I often wonder why more girls aren't taught self-defense. Why they aren't taught things like the ability to throw knives or shoot a weapon with better-than average accuracy. Why they aren't given that power of knowing they might be small but size doesn't matter as much as training and most attackers aren't trained. They are simply taking advantage of a situation that appears to give them the upper hand.

My advice to any women out there: get some type of self-defense training. Not kick boxing. Not karate but genuine, self-defense. Whether you learn how to kick a knee cap perfectly or body slam a man twice your size, that's all important. Women who get hurt, 9 times out of 10 don't have any type of training. They are weak, maybe  not by choice, but because they don't know how to protect themselves. And that really bugs me.

So for my next birthday, I'm getting my right to conceal a weapon and wear it when I'm unsure of my environment. The threat of a weapon is the only thing needed by most dirtbags to high tail it. I'm getting my dream gun that I will be trained in using. I will have my protection no matter what. Part of being who I am, growing up the way I did, makes me realize the benefit of firearms and I know the risks, but I also know this: that my children will grow up with a heavy respect for weapons, whether they be knives or pistols or rifles. And that's not only because their father is in the Army, but also because their mother has never touched a weapon that wasn't hers without permission and will teach them the proper way to shoot and the lessons that are involved. Lessons I might write later, when I have the time.
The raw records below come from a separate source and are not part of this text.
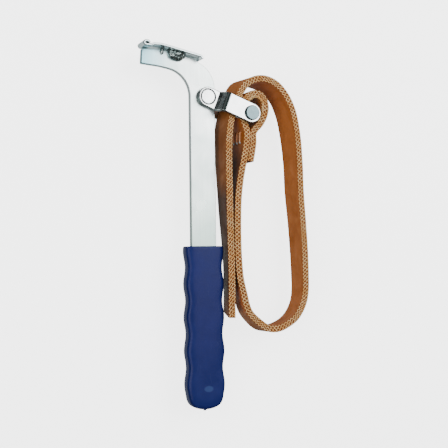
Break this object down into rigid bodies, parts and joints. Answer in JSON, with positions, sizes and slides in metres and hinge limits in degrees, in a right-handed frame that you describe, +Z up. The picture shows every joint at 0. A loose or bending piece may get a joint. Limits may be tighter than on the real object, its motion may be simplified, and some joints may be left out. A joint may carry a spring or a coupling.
{
  "type": "oil filter wrench",
  "caption": "Strap wrench for oil filters: flat steel handle with welded saddle, cranked link and a doubled canvas strap on a pin.",
  "frame": {"origin": "middle of the box's base, with the wrench lying flat as on a bench", "axes": "+Y along the handle bar from the grip to the head, +Z up, square to the bar's flat face and along every pivot axis"},
  "size_m": [0.1434, 0.2924, 0.0378],
  "materials": {
    "zinc_bar": "bright zinc plating over rolled steel, fine brushed grain",
    "zinc_saddle": "bright zinc plating, smooth",
    "weld_metal": "zinc plated weld metal, rippled",
    "link_steel": "bright zinc plating, polished",
    "rivet_steel": "bright zinc plating, turned",
    "blue_vinyl": "soft semi-gloss vinyl",
    "belt_canvas": "rubber-impregnated canvas",
    "staple_wire": "copper-washed wire"
  },
  "bodies": {
    "handle": {"handle_bar": "zinc_bar", "grip_sleeve": "blue_vinyl", "saddle_plate": "zinc_saddle", "weld_bead_front": "weld_metal", "weld_tack_front": "weld_metal", "weld_bead_rear": "weld_metal"},
    "link": {"link_plate_front": "link_steel", "link_plate_rear": "link_steel", "link_rivet": "rivet_steel", "strap_pin": "rivet_steel"},
    "strap": {"strap_ply_outer": "belt_canvas", "strap_ply_middle": "belt_canvas", "strap_ply_inner": "belt_canvas", "staple_near": "staple_wire", "staple_middle": "staple_wire", "staple_far": "staple_wire"}
  },
  "joints": [
    {"name": "link_pivot", "type": "hinge", "parent": "handle", "child": "link", "pos_m": [-0.01571, 0.10464, 0.0189], "axis": [0, 0, 1], "range_deg": [0, 60]},
    {"name": "strap_swing", "type": "hinge", "parent": "link", "child": "strap", "pos_m": [0.01818, 0.09163, 0.0189], "axis": [0, 0, 1], "range_deg": [0, 14]}
  ]
}
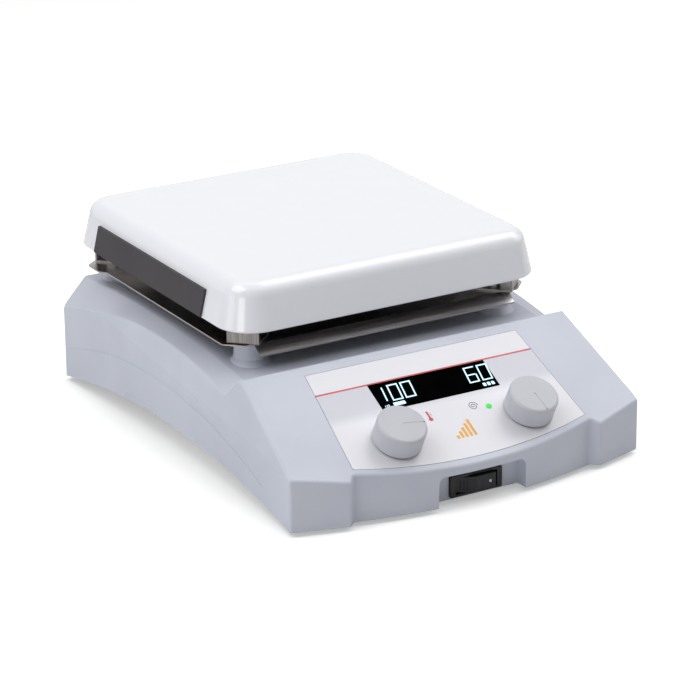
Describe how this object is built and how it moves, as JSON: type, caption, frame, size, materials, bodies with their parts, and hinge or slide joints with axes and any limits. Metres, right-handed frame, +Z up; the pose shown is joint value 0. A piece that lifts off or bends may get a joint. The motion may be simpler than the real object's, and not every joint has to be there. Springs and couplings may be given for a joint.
{
  "type": "hotplate magnetic stirrer",
  "caption": "Square-topped hotplate stirrer with a sloping control face, two push knobs, a display and a rocker switch.",
  "frame": {"origin": "on the table under the middle of the part's bounding box", "axes": "+X to the right seen from the control face, +Y from the control face to the rear, +Z up"},
  "size_m": [0.221, 0.2892, 0.1101],
  "materials": {
    "housing": "satin light grey",
    "overlay": "satin printed film",
    "window": "gloss black",
    "knob": "matte light grey",
    "black_plastic": "matte black",
    "lens": "gloss green",
    "enamel": "gloss white glaze",
    "dark_strip": "satin dark",
    "steel": "brushed",
    "stove_paint": "matte black, heat proof",
    "zinc": "zinc plated",
    "rubber": "matte black",
    "board": "green laminate",
    "grey_plastic": "matte grey",
    "copper_core": "laminated",
    "aluminium": "mill finish",
    "brass": "plain",
    "magnet": "nickel plated",
    "wool": "matte fibre"
  },
  "bodies": {
    "housing": {"housing_shell": "housing", "base_plate": "steel", "base_screws": "zinc", "control_overlay": "overlay", "display_window": "window", "display_module": "black_plastic", "status_light": "lens", "control_board": "board", "encoder_nuts": "zinc", "switch_frame": "black_plastic", "switch_terminals": "brass", "power_inlet": "black_plastic", "inlet_pins": "brass", "top_plate": "enamel", "side_strip": "dark_strip", "heater_coil": "steel", "insulation_pad": "wool", "heater_pan": "stove_paint", "temperature_probe": "steel", "plate_studs": "zinc", "plate_nuts": "zinc", "bracket_screws": "zinc", "heat_shield": "steel", "motor_bracket": "steel", "motor_screws": "zinc", "motor_can": "aluminium", "motor_bearings": "steel", "motor_stator": "copper_core", "power_board": "board", "board_standoffs": "brass", "transformer": "copper_core", "capacitors": "black_plastic", "heatsink": "aluminium", "relay": "grey_plastic", "temp_encoder": "grey_plastic", "speed_encoder": "grey_plastic", "front_left_bracket": "steel", "front_left_foot": "rubber", "front_right_bracket": "steel", "front_right_foot": "rubber", "rear_left_bracket": "steel", "rear_left_foot": "rubber", "rear_right_bracket": "steel", "rear_right_foot": "rubber"},
    "temp_turner": {"temp_rotor": "grey_plastic"},
    "temp_button": {"temp_shaft": "steel", "temp_knob": "knob"},
    "speed_turner": {"speed_rotor": "grey_plastic"},
    "speed_button": {"speed_shaft": "steel", "speed_knob": "knob"},
    "rocker": {"switch_rocker": "black_plastic"},
    "stir_drive": {"motor_rotor": "steel", "motor_shaft": "steel", "magnet_carrier": "grey_plastic", "magnets": "magnet"}
  },
  "joints": [
    {"name": "temp_knob_turn", "type": "hinge", "parent": "housing", "child": "temp_turner", "pos_m": [-0.04, -0.12098, 0.03673], "axis": [0, -0.4626, 0.8866], "continuous": true},
    {"name": "temp_knob_push", "type": "slide", "parent": "temp_turner", "child": "temp_button", "axis": [0, 0.4626, -0.8866], "range_m": [0, 0.0007], "stiffness_N_per_m": 3000, "springref_m": -0.0004},
    {"name": "speed_knob_turn", "type": "hinge", "parent": "housing", "child": "speed_turner", "pos_m": [0.0434, -0.12098, 0.03673], "axis": [0, -0.4626, 0.8866], "continuous": true},
    {"name": "speed_knob_push", "type": "slide", "parent": "speed_turner", "child": "speed_button", "axis": [0, 0.4626, -0.8866], "range_m": [0, 0.0007], "stiffness_N_per_m": 3000, "springref_m": -0.0004},
    {"name": "rocker_tilt", "type": "hinge", "parent": "housing", "child": "rocker", "pos_m": [0, -0.13215, 0.0097], "axis": [0, 0, 1], "range_deg": [0, 20]},
    {"name": "stirrer_spin", "type": "hinge", "parent": "housing", "child": "stir_drive", "pos_m": [0, 0.04515, 0.0525], "axis": [0, 0, 1], "continuous": true}
  ]
}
It's funny how a show about serial killers makes me think about my own protection, and those I love. I will be prepared for anything when it comes to my family and I will not rely on my husband to do it. Partially because I never know when he'll be gone and partially because I know I am capable.

Anyways, much love and please, ladies, listen to what I said. Get into self-defense class and kick ass. There is no reason any woman should be at the mercy of a man, ever.